LESS THAN a week after the Mumbai Metro Rail Corporation (MMRC) was forced to move out of an Aarey plot, it was back on Thursday and this time with police protection. Around noon, when five Metro workers reached the Aarey site, they found half-a- dozen policemen deployed. Gradually as the work picked up pace, the number of policemen rose to 50. Armed with batons and riot helmets, Mumbai police ensured that the Metro 3 work was not interrupted, especially by activists opposed to the project. Last week, when MMRC first began conducting geotechnical survey on an ‘unauthorised’ Aarey plot, the workers were coerced to leave the site by locals and activists. With Metro officials now trying to make up for lost time, the work will continue under the ‘protection’ of the Mumbai police until the situation becomes ‘less hostile’, MMRC officials said.

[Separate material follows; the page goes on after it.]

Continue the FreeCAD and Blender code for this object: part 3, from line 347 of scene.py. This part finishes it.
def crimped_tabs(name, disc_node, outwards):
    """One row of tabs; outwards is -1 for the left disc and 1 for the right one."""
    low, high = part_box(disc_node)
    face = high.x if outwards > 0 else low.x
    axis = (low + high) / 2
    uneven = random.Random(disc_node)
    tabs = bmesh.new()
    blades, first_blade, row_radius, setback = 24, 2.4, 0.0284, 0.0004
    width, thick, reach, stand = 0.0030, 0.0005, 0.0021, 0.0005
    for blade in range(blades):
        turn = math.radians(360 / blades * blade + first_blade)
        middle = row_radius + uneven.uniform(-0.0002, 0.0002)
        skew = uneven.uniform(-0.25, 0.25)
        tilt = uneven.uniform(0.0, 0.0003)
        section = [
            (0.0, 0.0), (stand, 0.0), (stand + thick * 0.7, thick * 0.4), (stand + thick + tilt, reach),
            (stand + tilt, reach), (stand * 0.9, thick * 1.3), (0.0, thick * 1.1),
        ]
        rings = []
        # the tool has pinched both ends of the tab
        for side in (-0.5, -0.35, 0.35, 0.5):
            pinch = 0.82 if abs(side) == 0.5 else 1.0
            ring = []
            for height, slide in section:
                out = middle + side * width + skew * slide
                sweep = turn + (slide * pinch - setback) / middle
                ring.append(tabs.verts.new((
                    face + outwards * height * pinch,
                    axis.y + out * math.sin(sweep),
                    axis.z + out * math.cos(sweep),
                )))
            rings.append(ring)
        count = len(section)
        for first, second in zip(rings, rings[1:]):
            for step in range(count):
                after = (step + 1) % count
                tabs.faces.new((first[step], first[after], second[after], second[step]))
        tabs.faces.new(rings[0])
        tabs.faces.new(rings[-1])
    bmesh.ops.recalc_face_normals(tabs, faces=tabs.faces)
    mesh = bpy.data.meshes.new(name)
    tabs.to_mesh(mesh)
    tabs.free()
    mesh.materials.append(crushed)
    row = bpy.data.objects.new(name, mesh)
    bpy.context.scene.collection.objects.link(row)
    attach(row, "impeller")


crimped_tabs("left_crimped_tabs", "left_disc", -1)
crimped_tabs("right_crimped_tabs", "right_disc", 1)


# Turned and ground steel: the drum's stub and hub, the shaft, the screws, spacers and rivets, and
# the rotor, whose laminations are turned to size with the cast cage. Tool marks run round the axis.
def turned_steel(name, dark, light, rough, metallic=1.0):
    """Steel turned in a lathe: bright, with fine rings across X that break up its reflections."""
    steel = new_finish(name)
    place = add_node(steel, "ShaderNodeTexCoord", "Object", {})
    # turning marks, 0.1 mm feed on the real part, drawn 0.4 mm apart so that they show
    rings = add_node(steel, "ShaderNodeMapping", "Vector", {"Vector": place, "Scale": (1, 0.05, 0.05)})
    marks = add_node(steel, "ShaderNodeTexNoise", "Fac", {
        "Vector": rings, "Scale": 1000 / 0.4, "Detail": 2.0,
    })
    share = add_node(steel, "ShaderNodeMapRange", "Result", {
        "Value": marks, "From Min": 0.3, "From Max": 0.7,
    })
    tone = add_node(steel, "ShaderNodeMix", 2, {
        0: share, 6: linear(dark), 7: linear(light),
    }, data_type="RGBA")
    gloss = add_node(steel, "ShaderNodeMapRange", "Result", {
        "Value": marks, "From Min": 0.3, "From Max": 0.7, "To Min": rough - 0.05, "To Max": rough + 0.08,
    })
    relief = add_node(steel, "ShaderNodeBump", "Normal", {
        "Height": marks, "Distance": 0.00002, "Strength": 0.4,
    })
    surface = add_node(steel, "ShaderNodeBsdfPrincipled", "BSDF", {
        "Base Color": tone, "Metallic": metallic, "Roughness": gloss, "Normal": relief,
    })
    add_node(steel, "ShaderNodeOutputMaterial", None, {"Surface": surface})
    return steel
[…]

Activists have pointed out that the current work was being undertaken on land where the National Green Tribunal (NGT) has placed a stay on all metro work. MMRC, however, maintains that there is no stay order on the land and they are free to begin work. “There is no stay at all on the land. We began our geotechnical survey today and we faced no trouble because of the police protection. The bandobast will continue for a few more days until the situation calms down,” a senior MMRC official told The Indian Express.
“If the stay has been vacated then why did they ask for permissions for soil testing in the NGT court yesterday? They insistently asked and were denied by the court thrice. If they have the permissions let them prove it,” said activist Biju Augustine. Senior police inspector Vijay Oulkar, who was supervising the police bandobast, said that MMRC had approached them requesting their assistance to ensure that work was not interrupted again. “We do not want any interference in their work and will take necessary action. We have already warned the activists in this regard,” said Oulkar.
On Wednesday night, hours before the Metro work restarted, activists from Aarey Conservation Group (ACG), were summoned to the Aarey police station and were “warned” not to create any further trouble for the metro work. “For extra precautions, they were even asked to stay more than 100 metres away from the work site. Seeing them on the site on Thursday morning, the police escorted them outside the land,” said a senior police officer. Police officers did not allow activists on Thursday afternoon to “unlawfully gather” on the site.
The Metro work is being carried out on land currently occupied by cattle owners. According to them, the first day of the metro work in their area has already disturbed the animals. “One of their barricades is right next to the animal’s watering area and due to the noise, the cattle have refused to drink water. They have spread themselves all over the tabela land and make it impossible to conduct daily activities,” says IJ Singh, cattle owners from Unit 19. The soil testing is being conducted for a ramp that will create an incline for the underground Metro to come on ground after crossing SEEPZ and entering the Aarey car depot. The construction will eventually lead to the eviction of the cattle owners from their residential quarters.